* [REQUEST]:
Look below for the line containing "round the band"; from there through the line containing "depsgraph = bpy.context.evaluated_depsgraph_get()", both lines included, please set down each line exactly and nothing else.

********

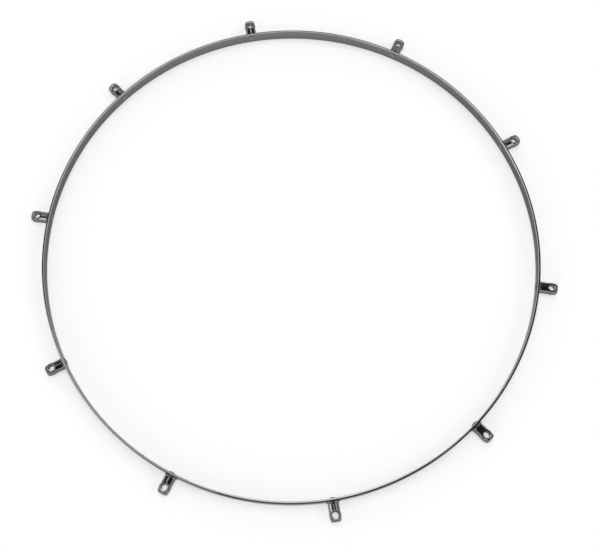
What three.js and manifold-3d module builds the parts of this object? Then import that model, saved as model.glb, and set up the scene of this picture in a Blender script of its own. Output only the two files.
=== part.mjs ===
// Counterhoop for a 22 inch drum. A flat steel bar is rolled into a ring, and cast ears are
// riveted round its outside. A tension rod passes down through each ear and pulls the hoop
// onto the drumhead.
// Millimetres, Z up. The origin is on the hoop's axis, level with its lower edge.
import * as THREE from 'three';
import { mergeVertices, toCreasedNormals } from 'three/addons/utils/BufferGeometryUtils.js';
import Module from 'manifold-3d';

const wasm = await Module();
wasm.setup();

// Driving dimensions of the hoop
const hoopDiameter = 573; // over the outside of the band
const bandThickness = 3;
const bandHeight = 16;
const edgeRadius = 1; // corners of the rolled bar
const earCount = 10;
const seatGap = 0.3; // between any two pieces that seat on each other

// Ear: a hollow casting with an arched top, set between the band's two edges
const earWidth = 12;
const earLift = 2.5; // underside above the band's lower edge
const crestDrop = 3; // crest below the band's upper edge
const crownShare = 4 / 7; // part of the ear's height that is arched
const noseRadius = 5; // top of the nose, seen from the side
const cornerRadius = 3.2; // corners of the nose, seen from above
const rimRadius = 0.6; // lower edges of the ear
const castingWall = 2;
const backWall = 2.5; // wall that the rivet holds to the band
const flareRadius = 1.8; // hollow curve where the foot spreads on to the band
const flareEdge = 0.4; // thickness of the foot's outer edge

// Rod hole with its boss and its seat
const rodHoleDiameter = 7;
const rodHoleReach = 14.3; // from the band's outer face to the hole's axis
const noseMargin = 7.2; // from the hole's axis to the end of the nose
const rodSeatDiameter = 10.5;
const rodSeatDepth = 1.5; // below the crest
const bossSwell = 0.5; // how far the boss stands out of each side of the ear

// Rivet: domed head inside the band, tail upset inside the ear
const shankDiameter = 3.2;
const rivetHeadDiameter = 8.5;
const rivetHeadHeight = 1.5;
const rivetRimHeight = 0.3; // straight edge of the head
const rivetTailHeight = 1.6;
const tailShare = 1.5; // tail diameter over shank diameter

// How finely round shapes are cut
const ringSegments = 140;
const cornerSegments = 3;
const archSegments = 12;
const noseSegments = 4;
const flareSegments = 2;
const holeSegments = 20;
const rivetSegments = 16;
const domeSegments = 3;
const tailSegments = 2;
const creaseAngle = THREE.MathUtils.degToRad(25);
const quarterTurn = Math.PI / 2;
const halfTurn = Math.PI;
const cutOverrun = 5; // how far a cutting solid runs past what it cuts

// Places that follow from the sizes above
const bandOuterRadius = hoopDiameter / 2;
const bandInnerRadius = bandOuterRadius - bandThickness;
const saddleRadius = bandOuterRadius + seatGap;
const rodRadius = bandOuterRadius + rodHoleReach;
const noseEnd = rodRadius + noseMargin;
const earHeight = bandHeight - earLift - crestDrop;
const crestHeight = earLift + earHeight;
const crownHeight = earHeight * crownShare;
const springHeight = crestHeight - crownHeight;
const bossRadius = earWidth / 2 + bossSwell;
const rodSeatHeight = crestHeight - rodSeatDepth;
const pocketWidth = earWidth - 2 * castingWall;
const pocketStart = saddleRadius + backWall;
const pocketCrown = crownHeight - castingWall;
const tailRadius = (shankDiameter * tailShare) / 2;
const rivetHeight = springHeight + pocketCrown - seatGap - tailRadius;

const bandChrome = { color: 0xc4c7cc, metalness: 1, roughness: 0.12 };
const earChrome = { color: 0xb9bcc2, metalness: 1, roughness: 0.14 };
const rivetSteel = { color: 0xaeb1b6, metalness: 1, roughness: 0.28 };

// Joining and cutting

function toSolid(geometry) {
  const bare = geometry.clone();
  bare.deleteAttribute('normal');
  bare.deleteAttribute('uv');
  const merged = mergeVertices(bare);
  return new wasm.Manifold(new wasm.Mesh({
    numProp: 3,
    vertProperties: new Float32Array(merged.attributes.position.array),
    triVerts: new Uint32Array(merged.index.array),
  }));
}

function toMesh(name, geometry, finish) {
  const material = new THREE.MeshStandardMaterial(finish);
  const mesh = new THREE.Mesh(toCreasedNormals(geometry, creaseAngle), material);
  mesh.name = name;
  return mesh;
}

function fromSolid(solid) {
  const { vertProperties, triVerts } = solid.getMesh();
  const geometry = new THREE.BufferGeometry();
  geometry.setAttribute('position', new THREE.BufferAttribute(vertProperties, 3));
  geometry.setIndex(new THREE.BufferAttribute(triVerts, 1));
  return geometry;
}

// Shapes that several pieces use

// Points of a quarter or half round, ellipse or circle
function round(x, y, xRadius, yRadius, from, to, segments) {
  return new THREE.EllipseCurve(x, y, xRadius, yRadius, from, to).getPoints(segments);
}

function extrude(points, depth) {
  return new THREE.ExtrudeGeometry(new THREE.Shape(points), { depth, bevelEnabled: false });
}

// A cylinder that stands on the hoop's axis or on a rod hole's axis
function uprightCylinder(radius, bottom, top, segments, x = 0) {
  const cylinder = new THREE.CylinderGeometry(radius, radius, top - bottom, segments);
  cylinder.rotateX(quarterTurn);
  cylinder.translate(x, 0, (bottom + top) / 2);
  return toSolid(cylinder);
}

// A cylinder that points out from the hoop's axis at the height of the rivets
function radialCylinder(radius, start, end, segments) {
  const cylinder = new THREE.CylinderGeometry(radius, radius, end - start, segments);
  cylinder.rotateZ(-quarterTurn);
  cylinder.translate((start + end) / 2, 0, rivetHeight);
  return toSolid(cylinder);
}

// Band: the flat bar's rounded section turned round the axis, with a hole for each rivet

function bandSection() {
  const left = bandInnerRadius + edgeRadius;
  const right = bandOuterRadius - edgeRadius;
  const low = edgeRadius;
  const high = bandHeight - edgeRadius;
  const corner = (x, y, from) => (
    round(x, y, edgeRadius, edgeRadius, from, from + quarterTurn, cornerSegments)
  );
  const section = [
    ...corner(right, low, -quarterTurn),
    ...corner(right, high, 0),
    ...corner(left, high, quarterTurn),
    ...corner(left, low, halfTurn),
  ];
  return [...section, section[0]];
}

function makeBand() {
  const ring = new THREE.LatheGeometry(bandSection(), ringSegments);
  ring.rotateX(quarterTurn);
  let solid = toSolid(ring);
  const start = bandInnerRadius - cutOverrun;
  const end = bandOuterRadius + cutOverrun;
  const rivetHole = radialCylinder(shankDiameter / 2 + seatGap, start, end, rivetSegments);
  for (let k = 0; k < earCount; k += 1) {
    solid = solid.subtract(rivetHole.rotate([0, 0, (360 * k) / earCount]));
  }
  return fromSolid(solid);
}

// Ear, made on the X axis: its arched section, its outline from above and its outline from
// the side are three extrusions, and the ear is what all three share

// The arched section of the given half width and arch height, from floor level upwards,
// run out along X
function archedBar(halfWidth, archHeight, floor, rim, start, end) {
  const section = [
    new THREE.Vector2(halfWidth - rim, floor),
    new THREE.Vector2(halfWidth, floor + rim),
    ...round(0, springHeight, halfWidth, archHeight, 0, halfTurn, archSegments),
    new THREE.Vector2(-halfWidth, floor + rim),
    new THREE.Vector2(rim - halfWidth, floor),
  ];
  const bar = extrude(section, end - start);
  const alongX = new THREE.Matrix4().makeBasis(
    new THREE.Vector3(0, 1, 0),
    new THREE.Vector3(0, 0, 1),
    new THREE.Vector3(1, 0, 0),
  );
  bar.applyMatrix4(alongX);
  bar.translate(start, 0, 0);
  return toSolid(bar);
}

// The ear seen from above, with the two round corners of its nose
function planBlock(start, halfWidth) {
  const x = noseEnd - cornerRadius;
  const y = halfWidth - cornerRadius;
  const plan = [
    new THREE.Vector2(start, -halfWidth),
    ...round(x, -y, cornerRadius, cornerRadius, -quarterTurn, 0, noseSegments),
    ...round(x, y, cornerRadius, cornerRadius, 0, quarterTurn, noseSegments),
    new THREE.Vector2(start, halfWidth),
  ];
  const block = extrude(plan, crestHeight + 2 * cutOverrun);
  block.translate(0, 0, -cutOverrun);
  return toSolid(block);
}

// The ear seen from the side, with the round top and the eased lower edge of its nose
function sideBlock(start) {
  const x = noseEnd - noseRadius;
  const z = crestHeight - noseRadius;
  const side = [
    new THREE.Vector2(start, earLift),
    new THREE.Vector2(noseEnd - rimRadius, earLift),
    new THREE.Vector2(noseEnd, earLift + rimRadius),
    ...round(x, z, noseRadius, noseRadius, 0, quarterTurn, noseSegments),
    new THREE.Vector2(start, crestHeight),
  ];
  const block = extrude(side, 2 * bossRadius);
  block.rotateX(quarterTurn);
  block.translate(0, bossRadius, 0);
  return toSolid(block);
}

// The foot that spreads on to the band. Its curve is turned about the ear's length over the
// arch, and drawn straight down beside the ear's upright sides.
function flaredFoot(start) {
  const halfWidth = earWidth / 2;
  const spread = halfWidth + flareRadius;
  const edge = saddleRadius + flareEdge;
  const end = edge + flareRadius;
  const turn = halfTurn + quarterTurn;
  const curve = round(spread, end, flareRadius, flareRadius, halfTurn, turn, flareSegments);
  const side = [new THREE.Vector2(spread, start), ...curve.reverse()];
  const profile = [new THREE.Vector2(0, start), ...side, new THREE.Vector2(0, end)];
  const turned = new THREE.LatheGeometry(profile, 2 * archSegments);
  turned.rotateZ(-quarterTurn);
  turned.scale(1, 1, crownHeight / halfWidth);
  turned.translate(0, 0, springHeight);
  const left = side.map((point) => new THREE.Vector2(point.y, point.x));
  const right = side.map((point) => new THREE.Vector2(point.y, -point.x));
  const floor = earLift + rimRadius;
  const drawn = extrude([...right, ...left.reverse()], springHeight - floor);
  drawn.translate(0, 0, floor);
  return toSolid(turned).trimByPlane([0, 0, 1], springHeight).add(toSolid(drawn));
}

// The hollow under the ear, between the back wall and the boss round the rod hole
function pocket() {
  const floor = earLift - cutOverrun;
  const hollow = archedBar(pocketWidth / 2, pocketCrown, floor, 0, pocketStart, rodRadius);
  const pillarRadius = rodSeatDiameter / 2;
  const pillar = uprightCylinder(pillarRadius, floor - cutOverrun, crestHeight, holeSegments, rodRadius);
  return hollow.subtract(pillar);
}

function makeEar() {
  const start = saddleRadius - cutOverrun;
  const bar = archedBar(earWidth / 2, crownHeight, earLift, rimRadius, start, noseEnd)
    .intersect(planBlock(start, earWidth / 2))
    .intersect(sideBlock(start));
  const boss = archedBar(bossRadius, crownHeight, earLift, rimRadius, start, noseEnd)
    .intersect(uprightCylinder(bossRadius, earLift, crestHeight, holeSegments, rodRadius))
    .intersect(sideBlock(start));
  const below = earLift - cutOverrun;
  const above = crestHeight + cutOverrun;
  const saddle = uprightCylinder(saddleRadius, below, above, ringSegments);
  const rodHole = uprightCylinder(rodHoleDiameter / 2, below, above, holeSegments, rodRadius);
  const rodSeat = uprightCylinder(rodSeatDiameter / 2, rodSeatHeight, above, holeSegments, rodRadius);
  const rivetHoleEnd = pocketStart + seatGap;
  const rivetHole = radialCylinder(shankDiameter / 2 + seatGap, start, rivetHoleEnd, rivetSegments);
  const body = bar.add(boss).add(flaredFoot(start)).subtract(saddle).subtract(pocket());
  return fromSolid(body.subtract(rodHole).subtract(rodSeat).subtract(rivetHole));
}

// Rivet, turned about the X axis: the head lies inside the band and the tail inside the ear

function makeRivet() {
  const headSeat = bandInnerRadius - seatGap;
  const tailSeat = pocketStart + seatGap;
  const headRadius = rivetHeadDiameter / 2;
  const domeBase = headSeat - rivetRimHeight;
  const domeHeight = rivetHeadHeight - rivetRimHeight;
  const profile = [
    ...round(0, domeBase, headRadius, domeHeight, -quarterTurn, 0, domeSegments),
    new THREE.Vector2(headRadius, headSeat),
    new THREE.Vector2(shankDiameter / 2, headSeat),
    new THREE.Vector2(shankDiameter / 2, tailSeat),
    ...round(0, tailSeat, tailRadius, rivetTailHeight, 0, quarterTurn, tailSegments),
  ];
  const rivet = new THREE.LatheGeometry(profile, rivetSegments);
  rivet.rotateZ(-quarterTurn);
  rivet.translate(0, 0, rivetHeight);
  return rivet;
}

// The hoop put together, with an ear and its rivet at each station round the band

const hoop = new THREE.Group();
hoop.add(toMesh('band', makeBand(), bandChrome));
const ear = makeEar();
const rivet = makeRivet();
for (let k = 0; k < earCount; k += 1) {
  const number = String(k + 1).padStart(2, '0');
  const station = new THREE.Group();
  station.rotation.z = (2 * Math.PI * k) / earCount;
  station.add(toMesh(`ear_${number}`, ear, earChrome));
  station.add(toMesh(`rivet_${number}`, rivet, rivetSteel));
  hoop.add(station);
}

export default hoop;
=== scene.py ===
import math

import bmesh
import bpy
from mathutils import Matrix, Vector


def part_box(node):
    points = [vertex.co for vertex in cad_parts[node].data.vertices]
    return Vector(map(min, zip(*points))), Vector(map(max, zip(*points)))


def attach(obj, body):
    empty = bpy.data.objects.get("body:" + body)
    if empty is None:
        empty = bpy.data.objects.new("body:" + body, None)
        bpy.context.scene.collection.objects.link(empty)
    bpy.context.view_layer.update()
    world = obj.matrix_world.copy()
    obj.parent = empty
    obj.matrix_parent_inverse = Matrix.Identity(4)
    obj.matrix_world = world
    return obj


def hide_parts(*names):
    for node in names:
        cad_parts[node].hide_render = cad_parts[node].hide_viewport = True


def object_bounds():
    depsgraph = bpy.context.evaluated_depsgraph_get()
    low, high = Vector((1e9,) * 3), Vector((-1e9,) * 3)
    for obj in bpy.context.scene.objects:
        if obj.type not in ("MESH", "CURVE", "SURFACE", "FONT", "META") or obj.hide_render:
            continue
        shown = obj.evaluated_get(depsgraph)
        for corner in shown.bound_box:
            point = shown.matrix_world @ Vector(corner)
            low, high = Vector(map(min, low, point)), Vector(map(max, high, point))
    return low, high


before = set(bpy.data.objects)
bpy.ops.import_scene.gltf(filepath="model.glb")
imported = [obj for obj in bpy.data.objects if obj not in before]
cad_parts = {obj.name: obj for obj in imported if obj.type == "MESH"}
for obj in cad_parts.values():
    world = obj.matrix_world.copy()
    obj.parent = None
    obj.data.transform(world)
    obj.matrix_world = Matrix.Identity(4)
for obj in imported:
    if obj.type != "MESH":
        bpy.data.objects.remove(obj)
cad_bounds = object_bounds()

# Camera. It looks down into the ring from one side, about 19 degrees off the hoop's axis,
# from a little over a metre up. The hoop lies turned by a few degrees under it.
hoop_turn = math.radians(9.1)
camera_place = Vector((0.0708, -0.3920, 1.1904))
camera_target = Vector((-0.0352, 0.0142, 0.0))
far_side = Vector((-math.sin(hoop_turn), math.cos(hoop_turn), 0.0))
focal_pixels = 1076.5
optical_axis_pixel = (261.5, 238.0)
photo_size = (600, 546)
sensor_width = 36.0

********

* [REPLY]:
// The hoop put together, with an ear and its rivet at each station round the band

const hoop = new THREE.Group();
hoop.add(toMesh('band', makeBand(), bandChrome));
const ear = makeEar();
const rivet = makeRivet();
for (let k = 0; k < earCount; k += 1) {
  const number = String(k + 1).padStart(2, '0');
  const station = new THREE.Group();
  station.rotation.z = (2 * Math.PI * k) / earCount;
  station.add(toMesh(`ear_${number}`, ear, earChrome));
  station.add(toMesh(`rivet_${number}`, rivet, rivetSteel));
  hoop.add(station);
}

export default hoop;
=== scene.py ===
import math

import bmesh
import bpy
from mathutils import Matrix, Vector


def part_box(node):
    points = [vertex.co for vertex in cad_parts[node].data.vertices]
    return Vector(map(min, zip(*points))), Vector(map(max, zip(*points)))


def attach(obj, body):
    empty = bpy.data.objects.get("body:" + body)
    if empty is None:
        empty = bpy.data.objects.new("body:" + body, None)
        bpy.context.scene.collection.objects.link(empty)
    bpy.context.view_layer.update()
    world = obj.matrix_world.copy()
    obj.parent = empty
    obj.matrix_parent_inverse = Matrix.Identity(4)
    obj.matrix_world = world
    return obj


def hide_parts(*names):
    for node in names:
        cad_parts[node].hide_render = cad_parts[node].hide_viewport = True


def object_bounds():
    depsgraph = bpy.context.evaluated_depsgraph_get()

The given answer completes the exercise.